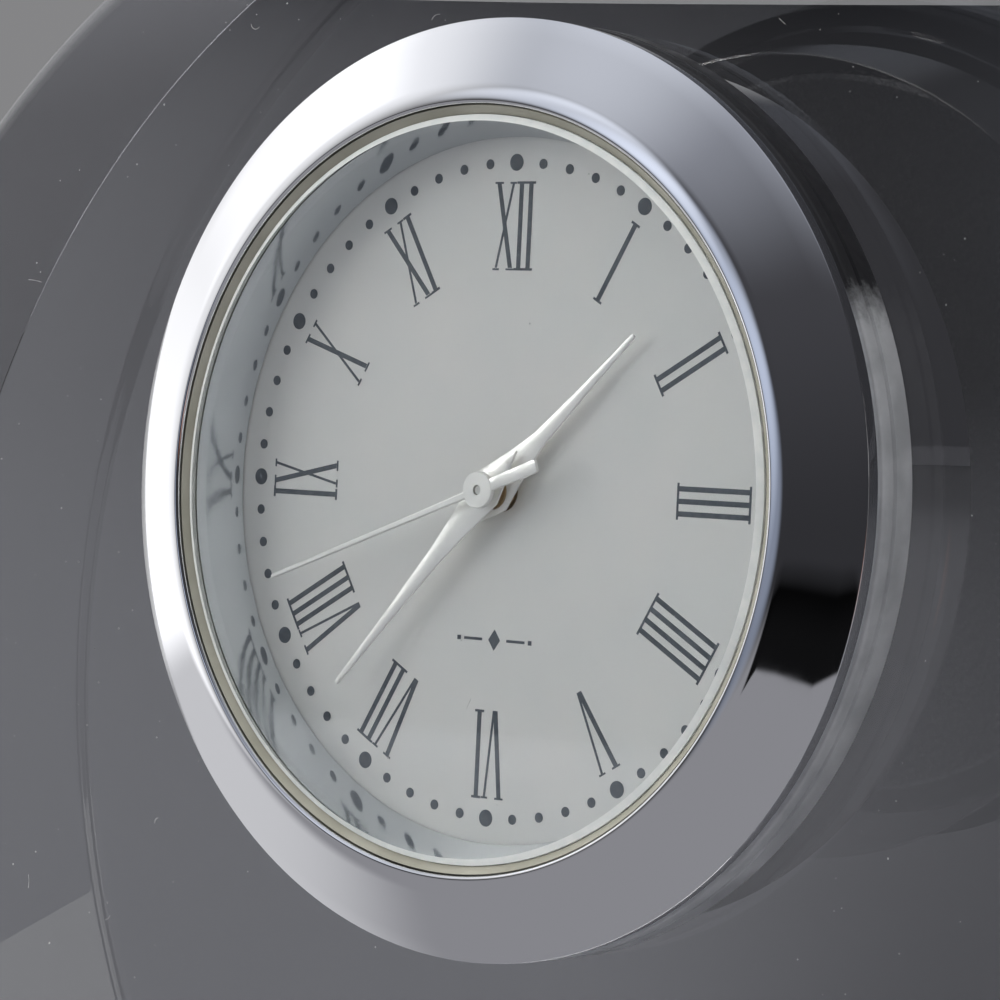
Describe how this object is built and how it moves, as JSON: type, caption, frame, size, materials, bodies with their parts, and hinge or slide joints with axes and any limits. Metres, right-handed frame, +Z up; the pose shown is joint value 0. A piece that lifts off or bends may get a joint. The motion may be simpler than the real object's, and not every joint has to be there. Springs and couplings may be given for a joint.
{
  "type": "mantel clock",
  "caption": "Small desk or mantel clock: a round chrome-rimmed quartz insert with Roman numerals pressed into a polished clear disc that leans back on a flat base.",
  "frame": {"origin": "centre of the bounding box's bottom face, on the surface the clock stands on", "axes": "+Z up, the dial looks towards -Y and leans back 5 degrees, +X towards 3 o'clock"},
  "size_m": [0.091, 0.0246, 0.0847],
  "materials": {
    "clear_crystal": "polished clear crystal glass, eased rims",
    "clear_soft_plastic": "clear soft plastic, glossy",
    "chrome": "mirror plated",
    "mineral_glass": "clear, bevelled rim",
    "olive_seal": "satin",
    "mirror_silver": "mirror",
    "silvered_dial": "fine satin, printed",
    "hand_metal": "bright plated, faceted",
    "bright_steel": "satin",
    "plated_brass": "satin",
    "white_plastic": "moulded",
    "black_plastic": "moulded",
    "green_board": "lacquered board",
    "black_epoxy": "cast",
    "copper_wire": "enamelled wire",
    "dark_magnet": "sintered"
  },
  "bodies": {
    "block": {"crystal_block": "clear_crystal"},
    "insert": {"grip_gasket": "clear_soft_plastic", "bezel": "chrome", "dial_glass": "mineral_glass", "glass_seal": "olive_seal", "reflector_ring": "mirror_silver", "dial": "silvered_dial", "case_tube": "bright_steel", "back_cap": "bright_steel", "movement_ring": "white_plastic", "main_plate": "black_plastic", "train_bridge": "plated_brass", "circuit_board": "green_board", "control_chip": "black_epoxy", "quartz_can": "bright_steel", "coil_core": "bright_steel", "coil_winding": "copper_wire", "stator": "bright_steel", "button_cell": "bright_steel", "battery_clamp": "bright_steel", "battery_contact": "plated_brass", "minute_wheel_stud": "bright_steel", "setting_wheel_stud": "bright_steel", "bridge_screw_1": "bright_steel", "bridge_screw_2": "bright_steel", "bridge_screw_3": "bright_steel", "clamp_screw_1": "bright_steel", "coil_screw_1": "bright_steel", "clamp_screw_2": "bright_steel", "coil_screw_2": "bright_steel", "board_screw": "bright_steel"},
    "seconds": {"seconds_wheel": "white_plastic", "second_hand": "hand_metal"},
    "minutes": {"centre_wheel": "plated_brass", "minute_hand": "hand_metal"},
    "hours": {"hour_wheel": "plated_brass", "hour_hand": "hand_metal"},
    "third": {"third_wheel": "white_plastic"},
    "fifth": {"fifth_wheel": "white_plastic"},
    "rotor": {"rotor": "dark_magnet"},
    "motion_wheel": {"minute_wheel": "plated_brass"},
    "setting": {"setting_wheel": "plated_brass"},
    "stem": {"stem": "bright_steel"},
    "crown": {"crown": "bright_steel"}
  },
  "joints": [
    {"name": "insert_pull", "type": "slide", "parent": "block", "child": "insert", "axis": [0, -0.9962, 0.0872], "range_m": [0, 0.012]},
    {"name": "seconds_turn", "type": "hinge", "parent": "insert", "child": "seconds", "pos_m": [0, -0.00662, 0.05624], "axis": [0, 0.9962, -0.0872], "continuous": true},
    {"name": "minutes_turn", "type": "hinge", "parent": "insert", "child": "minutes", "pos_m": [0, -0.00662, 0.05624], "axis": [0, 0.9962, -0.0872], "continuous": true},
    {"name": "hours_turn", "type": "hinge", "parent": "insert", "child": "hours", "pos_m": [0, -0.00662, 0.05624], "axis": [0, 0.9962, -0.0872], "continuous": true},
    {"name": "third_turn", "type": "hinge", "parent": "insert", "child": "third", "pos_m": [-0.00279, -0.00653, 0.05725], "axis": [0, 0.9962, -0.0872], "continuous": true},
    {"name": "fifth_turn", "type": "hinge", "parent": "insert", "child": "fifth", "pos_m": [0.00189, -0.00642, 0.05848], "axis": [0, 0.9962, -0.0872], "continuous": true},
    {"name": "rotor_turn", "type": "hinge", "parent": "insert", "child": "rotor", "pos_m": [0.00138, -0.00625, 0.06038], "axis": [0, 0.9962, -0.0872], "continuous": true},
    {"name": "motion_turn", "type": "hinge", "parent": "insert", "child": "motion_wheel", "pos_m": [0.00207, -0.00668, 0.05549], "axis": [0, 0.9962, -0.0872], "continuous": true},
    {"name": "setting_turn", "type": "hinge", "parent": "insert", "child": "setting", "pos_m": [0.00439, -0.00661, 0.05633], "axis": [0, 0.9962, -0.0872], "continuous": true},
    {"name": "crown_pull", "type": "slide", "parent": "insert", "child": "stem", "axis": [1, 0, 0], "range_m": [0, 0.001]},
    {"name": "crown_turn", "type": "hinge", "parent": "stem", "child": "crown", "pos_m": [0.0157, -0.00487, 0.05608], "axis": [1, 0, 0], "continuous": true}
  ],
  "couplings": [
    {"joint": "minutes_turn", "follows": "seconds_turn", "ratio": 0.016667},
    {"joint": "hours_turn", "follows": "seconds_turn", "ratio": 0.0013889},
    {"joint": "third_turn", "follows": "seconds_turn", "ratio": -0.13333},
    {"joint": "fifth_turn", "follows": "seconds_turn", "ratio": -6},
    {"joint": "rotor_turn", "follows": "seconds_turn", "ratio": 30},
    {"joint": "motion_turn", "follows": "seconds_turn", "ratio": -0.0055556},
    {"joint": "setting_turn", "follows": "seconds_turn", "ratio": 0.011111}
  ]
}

--

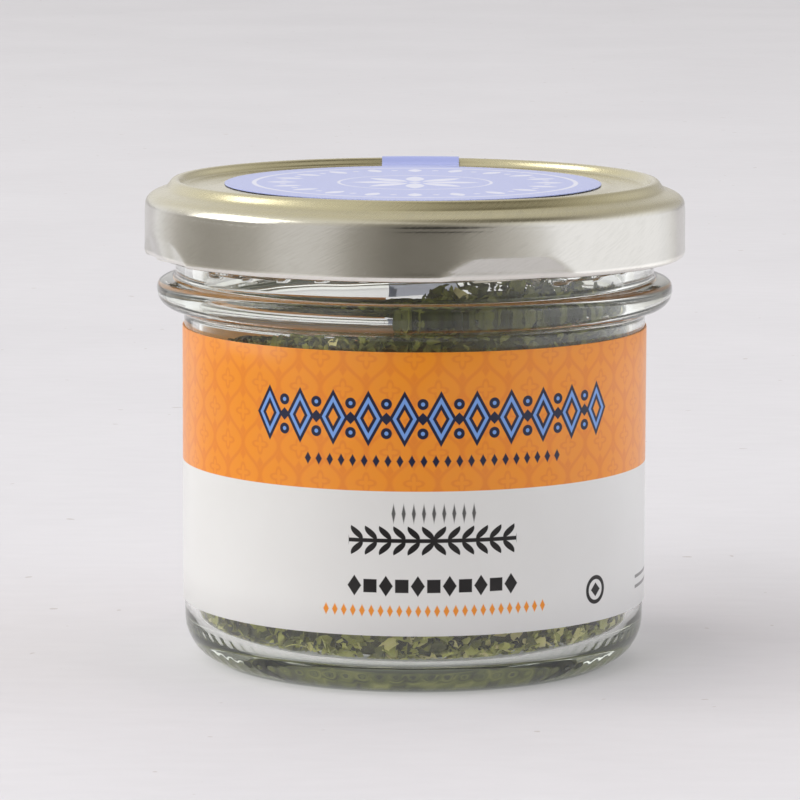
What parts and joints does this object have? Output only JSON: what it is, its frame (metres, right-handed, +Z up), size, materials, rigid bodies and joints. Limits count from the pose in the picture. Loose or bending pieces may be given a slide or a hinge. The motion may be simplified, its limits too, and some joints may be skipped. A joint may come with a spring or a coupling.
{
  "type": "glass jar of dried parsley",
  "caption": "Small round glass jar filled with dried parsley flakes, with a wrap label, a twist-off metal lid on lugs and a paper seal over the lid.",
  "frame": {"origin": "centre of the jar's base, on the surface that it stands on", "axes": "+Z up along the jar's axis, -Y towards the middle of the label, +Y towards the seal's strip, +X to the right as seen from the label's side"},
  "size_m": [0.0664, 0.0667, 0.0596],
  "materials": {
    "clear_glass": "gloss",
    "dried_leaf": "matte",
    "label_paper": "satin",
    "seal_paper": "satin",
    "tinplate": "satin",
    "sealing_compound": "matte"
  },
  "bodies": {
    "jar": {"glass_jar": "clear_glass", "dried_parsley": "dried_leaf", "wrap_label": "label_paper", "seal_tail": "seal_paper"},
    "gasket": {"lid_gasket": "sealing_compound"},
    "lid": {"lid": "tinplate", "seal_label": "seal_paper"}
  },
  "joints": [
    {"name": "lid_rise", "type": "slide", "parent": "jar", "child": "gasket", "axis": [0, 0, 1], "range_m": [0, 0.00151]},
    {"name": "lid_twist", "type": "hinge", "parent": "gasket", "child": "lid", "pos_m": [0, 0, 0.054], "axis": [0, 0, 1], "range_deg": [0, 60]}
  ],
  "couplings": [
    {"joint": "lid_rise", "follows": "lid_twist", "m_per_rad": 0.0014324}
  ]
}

* * *

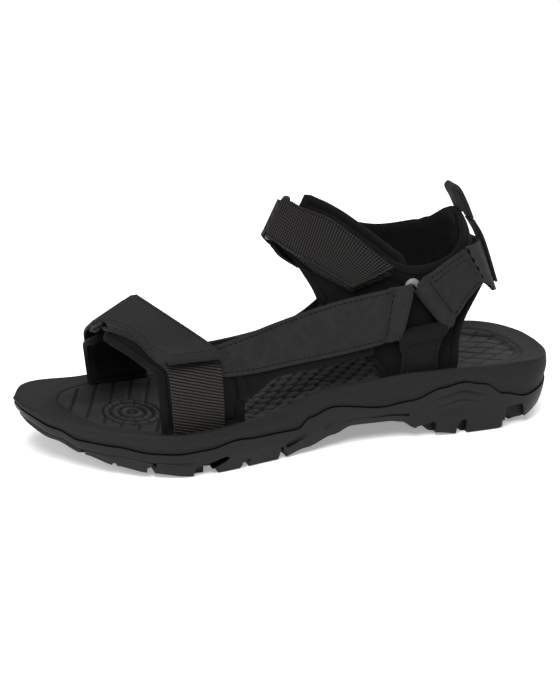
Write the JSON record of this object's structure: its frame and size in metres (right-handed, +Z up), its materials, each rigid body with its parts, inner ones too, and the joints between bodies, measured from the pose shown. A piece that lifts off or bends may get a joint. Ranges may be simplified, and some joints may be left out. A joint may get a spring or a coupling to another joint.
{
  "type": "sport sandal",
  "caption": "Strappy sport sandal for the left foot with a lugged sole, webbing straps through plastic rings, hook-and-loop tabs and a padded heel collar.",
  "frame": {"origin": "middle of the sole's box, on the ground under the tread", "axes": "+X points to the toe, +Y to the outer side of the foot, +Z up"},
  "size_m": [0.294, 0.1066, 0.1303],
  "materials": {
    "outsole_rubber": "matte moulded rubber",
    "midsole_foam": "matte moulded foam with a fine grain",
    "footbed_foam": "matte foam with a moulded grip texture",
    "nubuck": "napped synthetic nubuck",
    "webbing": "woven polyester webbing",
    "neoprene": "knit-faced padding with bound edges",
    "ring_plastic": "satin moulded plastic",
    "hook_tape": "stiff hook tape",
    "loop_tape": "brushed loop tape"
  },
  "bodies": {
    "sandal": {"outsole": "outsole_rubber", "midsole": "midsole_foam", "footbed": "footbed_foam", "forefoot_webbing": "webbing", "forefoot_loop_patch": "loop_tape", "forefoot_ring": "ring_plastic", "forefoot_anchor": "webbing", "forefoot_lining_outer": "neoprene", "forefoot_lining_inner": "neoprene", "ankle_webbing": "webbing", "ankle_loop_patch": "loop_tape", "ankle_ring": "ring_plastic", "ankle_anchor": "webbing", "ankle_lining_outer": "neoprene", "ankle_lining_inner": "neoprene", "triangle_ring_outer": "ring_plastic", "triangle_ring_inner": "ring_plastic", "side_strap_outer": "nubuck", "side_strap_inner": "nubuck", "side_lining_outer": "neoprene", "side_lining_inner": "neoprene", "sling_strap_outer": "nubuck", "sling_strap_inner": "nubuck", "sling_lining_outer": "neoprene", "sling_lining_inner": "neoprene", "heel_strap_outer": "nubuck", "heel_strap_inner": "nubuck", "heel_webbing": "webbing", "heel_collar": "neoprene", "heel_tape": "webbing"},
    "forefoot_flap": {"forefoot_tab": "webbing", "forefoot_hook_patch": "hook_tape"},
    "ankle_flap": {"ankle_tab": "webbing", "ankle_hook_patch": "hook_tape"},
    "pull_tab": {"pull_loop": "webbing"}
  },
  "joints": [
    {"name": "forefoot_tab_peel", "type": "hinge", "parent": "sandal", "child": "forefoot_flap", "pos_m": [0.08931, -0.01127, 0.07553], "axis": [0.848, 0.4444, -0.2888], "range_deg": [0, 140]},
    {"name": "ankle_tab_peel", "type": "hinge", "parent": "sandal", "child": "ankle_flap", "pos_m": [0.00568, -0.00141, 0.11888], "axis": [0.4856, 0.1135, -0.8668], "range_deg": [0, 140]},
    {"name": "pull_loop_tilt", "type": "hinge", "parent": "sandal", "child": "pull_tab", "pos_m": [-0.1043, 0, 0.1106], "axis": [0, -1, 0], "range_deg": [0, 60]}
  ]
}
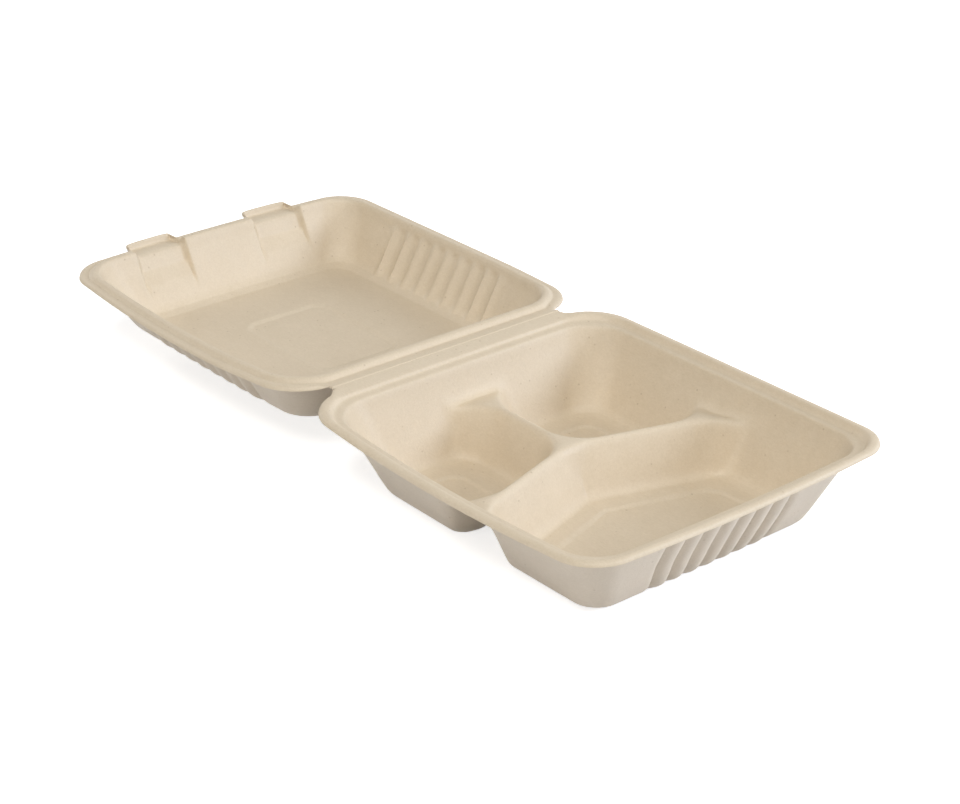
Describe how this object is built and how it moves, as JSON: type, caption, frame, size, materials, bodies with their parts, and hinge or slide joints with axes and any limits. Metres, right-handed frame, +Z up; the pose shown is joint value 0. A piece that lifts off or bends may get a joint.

**Problem:** How many lines of the records contain the string "parts"? Respond with the number alone.

**Exercise answer:** 4